Required work:
Can you copy the lines from the one that contains "obj.parent = rigid_bodies[body]" through the end of the material below, exactly and with nothing else?

Source data:
:::

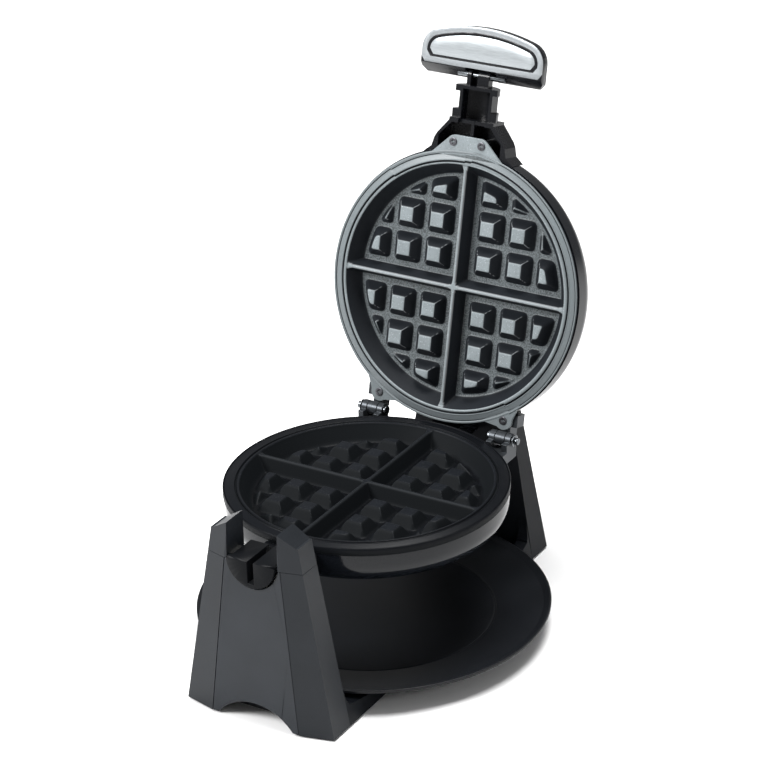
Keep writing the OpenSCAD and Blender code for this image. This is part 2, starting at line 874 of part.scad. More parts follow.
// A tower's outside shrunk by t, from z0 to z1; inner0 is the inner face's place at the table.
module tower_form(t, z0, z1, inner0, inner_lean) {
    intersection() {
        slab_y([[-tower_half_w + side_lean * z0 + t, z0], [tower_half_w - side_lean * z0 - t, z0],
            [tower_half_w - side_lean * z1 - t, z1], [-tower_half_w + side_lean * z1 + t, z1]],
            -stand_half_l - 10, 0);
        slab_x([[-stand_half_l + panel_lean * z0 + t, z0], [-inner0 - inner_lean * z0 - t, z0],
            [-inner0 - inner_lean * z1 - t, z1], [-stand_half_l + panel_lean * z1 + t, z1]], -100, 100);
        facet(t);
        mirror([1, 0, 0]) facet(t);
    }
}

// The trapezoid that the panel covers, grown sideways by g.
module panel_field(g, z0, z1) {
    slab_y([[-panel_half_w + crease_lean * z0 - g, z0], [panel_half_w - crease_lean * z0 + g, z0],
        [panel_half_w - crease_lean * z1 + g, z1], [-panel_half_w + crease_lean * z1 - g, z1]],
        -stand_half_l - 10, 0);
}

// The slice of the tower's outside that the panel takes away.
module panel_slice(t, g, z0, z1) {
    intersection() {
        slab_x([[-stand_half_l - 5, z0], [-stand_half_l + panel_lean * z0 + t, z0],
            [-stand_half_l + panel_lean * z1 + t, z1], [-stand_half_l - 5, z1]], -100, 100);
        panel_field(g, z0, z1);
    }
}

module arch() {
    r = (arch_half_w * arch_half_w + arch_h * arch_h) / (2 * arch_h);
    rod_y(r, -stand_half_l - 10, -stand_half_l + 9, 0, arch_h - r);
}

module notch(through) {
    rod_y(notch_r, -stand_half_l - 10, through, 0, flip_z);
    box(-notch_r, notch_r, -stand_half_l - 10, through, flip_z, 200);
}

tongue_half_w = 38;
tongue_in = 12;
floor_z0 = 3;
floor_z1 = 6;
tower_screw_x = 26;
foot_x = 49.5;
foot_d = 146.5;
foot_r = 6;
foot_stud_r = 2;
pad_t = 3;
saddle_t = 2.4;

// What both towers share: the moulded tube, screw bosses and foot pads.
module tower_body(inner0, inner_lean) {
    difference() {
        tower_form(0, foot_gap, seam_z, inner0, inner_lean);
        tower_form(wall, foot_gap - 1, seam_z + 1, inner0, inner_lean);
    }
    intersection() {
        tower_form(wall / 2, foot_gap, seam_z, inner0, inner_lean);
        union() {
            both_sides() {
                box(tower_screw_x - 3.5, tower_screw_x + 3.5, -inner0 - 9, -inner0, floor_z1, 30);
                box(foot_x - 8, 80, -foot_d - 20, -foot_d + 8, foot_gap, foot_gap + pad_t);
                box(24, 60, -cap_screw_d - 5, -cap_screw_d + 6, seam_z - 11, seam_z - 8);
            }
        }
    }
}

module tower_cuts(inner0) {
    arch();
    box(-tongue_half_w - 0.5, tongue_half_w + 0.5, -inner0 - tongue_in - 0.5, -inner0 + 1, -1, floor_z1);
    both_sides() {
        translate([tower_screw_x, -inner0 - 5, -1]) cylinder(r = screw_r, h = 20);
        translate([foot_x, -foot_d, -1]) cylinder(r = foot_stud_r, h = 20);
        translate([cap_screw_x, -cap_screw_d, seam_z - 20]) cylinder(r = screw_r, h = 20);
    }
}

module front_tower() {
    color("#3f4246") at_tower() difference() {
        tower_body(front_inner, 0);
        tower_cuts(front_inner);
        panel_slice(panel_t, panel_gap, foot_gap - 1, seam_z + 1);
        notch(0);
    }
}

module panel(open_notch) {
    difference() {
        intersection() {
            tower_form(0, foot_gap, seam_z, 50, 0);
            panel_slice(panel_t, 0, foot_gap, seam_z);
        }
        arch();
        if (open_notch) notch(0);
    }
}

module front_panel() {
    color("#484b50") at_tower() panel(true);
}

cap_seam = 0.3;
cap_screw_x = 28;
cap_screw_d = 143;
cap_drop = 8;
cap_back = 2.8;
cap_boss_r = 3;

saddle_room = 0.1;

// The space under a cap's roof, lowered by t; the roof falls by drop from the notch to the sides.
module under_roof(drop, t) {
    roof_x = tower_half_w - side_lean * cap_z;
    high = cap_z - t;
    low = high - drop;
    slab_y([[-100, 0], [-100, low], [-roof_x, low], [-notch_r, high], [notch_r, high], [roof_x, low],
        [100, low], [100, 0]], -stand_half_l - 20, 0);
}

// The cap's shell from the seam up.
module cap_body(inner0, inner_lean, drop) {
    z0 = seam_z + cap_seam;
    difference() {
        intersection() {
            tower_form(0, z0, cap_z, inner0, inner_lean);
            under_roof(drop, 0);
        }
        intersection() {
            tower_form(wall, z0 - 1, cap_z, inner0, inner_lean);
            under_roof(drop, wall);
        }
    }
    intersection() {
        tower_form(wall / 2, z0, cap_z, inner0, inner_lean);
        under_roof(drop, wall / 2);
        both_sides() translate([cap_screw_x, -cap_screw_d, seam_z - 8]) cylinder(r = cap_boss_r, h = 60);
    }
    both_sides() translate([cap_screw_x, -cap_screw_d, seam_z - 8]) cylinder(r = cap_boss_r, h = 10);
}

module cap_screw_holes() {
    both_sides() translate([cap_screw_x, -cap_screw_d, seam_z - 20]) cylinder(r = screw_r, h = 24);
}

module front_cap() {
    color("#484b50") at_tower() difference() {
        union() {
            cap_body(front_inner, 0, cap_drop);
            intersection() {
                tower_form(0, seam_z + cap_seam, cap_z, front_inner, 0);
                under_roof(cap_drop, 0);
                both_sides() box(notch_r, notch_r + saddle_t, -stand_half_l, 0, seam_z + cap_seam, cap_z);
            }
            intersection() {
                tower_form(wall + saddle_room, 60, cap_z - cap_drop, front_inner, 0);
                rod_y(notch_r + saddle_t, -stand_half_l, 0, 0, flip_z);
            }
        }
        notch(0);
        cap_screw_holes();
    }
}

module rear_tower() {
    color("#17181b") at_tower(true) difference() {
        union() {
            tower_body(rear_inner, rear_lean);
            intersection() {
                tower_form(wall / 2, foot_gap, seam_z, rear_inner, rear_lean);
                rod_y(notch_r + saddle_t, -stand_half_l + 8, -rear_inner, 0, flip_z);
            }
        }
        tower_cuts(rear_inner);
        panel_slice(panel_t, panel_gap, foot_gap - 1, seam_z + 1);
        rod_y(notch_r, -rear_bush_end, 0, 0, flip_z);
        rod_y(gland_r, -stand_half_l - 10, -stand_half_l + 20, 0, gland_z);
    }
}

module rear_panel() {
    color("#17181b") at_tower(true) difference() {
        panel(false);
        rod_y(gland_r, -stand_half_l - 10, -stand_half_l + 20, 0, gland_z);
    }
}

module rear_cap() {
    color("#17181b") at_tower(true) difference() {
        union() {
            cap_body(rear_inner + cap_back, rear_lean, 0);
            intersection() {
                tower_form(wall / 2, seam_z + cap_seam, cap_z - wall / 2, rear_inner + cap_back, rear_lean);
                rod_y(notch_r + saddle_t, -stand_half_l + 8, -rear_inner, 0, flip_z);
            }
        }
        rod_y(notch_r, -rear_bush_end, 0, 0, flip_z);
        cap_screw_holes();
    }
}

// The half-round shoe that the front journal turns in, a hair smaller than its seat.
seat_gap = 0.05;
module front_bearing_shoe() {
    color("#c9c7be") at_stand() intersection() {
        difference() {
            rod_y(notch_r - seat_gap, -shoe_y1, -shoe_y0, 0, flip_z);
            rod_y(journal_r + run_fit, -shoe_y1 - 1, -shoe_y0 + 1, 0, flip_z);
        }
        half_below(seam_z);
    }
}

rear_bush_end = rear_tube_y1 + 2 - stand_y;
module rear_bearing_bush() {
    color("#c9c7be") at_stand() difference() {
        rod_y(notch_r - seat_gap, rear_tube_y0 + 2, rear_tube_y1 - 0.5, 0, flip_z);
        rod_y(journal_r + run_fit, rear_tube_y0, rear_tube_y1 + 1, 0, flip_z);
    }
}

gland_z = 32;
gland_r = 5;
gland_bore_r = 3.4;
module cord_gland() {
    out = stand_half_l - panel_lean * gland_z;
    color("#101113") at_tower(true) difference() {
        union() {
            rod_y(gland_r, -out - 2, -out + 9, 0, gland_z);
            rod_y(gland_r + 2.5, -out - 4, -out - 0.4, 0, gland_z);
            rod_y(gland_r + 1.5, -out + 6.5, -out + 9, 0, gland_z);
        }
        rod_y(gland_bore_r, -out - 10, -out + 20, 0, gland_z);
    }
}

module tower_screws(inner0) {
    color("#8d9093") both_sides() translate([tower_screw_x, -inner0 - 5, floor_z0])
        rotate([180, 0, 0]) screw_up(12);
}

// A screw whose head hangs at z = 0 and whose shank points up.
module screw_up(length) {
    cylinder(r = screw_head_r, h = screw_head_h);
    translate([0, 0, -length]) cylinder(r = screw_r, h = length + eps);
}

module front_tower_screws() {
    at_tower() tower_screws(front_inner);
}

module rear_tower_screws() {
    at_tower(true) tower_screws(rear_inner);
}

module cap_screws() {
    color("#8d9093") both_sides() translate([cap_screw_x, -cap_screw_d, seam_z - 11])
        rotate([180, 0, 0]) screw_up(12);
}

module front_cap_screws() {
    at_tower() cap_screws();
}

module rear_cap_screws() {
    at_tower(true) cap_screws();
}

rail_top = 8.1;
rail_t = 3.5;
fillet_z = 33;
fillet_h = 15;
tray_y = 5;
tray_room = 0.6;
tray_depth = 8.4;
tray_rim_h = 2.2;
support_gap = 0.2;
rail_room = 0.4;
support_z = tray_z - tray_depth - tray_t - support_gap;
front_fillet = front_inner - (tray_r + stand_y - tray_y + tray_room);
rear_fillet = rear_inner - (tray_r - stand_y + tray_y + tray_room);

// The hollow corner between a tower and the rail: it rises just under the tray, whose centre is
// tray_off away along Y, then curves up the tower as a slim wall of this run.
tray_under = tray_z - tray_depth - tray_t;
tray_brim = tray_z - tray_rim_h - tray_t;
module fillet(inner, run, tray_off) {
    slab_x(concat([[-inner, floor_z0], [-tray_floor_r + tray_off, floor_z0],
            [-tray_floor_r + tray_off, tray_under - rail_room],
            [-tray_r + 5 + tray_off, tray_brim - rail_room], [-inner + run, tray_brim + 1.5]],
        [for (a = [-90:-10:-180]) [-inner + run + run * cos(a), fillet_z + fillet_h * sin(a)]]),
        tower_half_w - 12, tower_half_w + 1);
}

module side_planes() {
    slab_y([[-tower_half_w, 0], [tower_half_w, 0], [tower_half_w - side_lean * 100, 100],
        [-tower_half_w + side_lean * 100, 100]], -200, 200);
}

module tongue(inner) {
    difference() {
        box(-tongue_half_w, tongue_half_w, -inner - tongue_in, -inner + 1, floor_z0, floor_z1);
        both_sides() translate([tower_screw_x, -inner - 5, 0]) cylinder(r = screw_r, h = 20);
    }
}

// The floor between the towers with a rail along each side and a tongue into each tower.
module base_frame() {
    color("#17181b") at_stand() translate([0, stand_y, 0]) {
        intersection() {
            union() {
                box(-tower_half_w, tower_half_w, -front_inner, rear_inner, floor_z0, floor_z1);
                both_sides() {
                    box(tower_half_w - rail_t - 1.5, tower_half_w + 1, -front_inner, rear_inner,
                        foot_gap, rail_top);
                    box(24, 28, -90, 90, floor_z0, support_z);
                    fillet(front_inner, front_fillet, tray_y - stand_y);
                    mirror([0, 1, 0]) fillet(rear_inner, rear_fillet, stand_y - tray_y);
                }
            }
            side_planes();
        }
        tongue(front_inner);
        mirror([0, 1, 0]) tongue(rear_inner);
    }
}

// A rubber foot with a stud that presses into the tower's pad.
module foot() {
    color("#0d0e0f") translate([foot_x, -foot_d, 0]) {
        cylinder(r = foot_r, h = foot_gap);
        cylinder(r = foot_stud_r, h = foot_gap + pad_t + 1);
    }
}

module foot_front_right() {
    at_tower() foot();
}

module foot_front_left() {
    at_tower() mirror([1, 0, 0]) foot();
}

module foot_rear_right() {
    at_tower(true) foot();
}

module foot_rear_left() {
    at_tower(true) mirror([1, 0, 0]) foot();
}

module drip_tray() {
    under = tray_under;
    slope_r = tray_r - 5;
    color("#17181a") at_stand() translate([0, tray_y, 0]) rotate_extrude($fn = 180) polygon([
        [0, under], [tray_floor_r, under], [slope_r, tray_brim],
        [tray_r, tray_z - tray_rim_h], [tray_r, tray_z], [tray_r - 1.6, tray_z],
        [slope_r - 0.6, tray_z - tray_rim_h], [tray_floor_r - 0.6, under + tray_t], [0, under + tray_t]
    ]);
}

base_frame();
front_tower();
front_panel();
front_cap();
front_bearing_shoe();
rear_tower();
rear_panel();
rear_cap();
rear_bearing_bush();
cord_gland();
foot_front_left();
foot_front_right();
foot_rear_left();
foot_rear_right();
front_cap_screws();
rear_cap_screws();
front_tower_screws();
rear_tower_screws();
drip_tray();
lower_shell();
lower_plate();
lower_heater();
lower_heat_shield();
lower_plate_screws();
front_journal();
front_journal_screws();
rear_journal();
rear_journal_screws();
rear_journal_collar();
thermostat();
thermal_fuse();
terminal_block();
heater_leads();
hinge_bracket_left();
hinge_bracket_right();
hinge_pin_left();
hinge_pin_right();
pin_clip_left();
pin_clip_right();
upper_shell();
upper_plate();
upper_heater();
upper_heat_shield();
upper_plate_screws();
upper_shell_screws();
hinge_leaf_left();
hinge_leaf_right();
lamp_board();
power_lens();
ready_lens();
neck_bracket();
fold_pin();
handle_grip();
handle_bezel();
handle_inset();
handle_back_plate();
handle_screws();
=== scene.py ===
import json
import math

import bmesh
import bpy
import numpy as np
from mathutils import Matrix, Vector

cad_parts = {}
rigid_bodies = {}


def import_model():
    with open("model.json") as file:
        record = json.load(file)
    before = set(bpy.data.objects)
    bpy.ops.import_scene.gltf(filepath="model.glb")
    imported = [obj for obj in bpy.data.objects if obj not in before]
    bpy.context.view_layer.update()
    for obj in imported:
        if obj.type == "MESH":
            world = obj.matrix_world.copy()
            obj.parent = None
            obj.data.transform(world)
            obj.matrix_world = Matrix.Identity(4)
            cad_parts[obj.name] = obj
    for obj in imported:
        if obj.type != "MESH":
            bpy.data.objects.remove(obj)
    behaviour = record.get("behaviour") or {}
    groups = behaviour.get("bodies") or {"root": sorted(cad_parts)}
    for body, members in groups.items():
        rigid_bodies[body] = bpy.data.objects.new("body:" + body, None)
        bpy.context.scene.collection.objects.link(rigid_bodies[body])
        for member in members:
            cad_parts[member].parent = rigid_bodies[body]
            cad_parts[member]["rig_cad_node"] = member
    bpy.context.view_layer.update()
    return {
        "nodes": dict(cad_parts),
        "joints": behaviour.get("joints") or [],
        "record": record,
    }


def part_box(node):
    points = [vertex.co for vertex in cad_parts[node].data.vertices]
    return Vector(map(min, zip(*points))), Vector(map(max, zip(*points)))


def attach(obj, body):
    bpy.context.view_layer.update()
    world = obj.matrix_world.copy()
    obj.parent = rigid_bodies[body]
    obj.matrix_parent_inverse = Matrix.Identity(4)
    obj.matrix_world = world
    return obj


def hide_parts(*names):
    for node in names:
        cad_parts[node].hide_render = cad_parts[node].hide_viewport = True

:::

Response below:
    obj.parent = rigid_bodies[body]
    obj.matrix_parent_inverse = Matrix.Identity(4)
    obj.matrix_world = world
    return obj


def hide_parts(*names):
    for node in names:
        cad_parts[node].hide_render = cad_parts[node].hide_viewport = True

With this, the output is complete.